De achterrand van het profiel mag recht afgesneden zijn tot een dikte van 2% van de koorde (lengte) zonder dat de weerstand toeneemt. Dit kan de constructie vergemakkelijken, de verf houdt beter en de rand is minder gevaarlijk bij eventueel zwemmen.
De lift grijpt aan op 25% van de koorde vanaf de voorrand. Dit is van belang bij het bepalen van het balans gedeelte. (Het gedeelte van het roer dat vóór het draaipunt zit)
Horizontale, uitstekende platen werken het water dat via de top en bodem wil stromen tegen en laten de waterstroom het profiel beter volgen.
Ook de constructie is makkelijker vormvast uit te voeren met deze platen.
Het balansdeel
Door de roerkoning(draaipunt) van het roer verder naar achter te kiezen wordt het balansdeel groter. Het benodigde stuurkoppel (en daarmee de kracht op de helmstok of het kwadrant) wordt dan kleiner.
Ook kan bij een groot balansdeel bij het manoeuvreren doorgaans een groter deel van het sterker stromende schroefwater benut worden:
Geen balansdeel - maximaal koppel Mijn voorkeur Balansdeel 20% - minimaal koppel
Zonder specifieke computersimulaties of testen zou ik voor kleine vaartuigen geen groter balansdeel dan 20% kiezen. De genoemde (lift) afstand van (0.25 x koorde), is immers een meetwaarde en betreft een proefopstelling met een gelijkmatige stroming. Die is niet perse gelijkwaardig aan de werkelijke situatie, zo draait de schroef bijvoorbeeld vlak voor het roer langs.
Onderstaande illustraties geven aan zoals ik het niet zou doen omdat men onder andere het risico loopt dat het koppel ongewild van richting gaat veranderen bij het passeren van een schroefblad. Dit maakt het roer gevoelig voor klepperen en vaart lopend wordt het sturen een constante inspanning vanwege de overgevoeligheid.
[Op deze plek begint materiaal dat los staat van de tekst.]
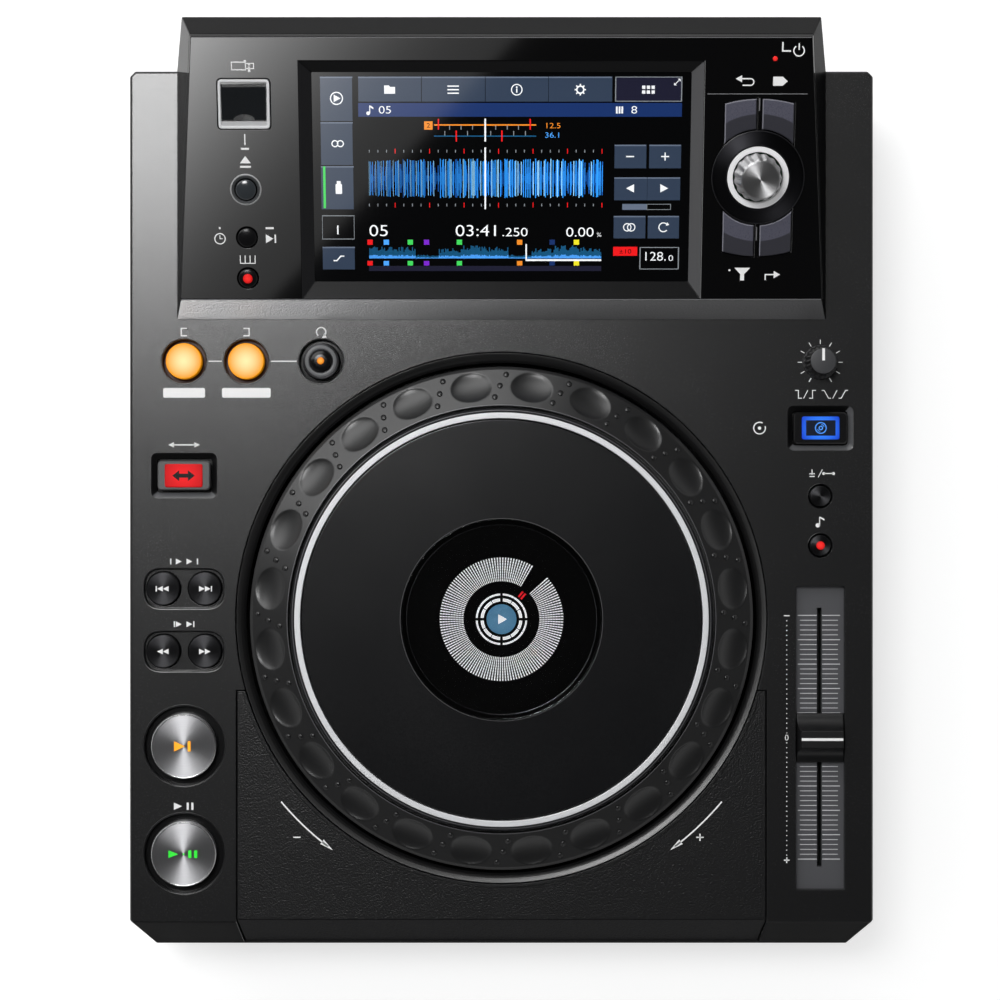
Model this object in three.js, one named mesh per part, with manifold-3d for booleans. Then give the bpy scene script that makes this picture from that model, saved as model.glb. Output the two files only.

Bij de grote scheepsbouw worden wèl grotere balans percentages dan 20% gehanteerd maar daar spelen grotere krachten een rol die men wil ontwijken en er worden zware hydraulische stuurmachines gebruikt om een roer in bedwang te houden. Ook worden er in het ontwerpstadium tankproeven en/ of computersimulaties uitgevoerd.